Instructions to follow
Among the lines below, count those with "this". Give only the number.

╭─ Provided records

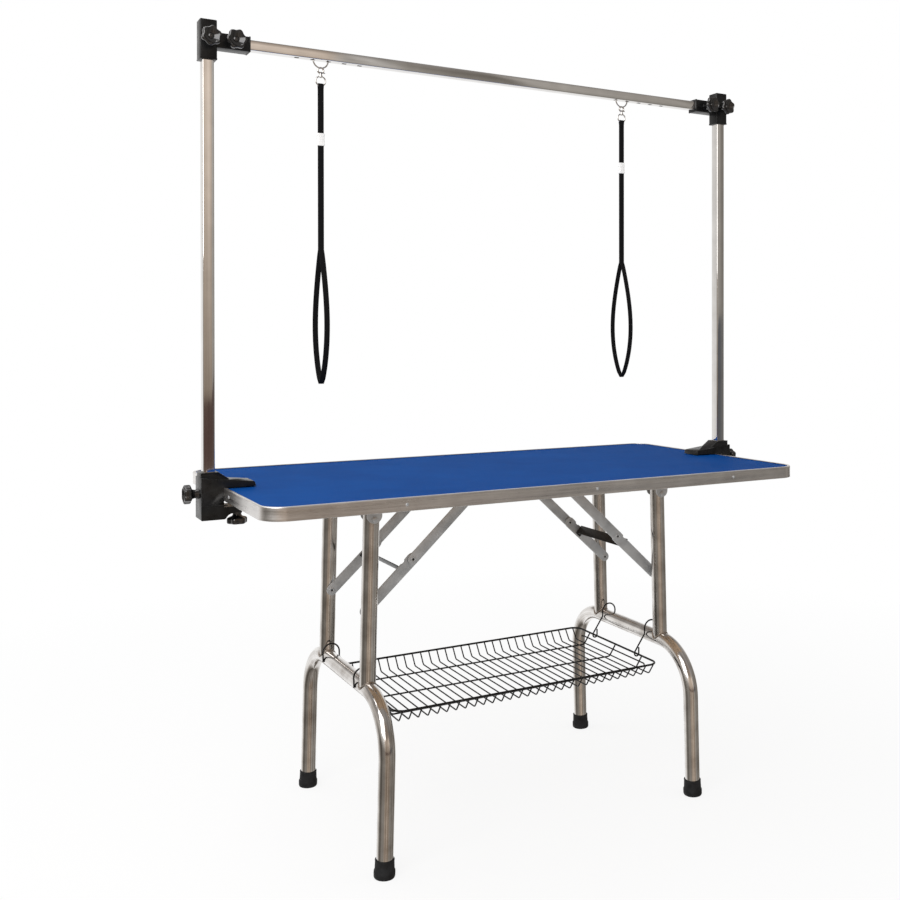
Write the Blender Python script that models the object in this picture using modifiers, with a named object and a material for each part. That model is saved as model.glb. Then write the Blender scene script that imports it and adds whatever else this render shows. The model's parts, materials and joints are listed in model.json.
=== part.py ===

╰─
╭─ Provided records

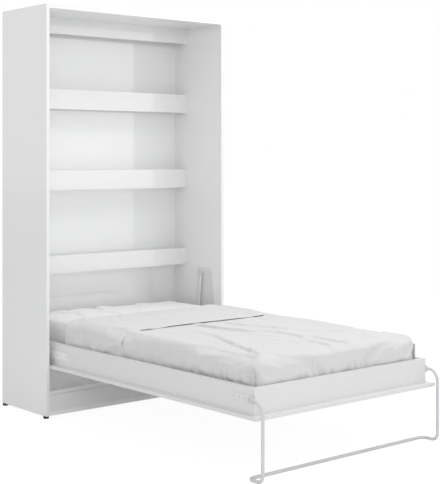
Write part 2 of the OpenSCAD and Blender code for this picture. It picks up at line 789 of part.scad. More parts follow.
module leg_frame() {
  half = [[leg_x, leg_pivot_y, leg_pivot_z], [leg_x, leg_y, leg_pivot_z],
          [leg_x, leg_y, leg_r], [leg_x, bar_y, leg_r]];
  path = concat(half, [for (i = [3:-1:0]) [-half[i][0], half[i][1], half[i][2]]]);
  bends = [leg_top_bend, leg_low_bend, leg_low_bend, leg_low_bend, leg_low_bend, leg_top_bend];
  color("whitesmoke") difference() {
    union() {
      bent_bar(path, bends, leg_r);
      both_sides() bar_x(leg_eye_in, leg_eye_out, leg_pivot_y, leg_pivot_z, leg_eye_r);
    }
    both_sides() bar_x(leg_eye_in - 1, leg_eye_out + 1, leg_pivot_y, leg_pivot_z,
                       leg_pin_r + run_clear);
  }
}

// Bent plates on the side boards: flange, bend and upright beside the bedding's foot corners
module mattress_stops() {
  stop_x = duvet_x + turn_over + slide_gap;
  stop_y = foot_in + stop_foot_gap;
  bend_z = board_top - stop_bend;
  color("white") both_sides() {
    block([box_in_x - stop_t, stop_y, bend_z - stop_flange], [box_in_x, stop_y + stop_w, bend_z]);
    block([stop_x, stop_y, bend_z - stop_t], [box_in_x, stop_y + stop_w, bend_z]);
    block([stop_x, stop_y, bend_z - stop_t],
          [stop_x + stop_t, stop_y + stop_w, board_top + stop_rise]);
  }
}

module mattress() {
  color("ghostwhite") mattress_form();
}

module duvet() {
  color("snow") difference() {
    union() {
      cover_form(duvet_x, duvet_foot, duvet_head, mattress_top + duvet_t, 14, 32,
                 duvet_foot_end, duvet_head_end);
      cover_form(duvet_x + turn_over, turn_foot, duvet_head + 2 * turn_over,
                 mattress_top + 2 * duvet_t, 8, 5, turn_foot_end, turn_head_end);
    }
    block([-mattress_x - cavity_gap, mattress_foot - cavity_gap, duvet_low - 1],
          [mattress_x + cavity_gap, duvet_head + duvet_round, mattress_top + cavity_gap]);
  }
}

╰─

Output of the task
2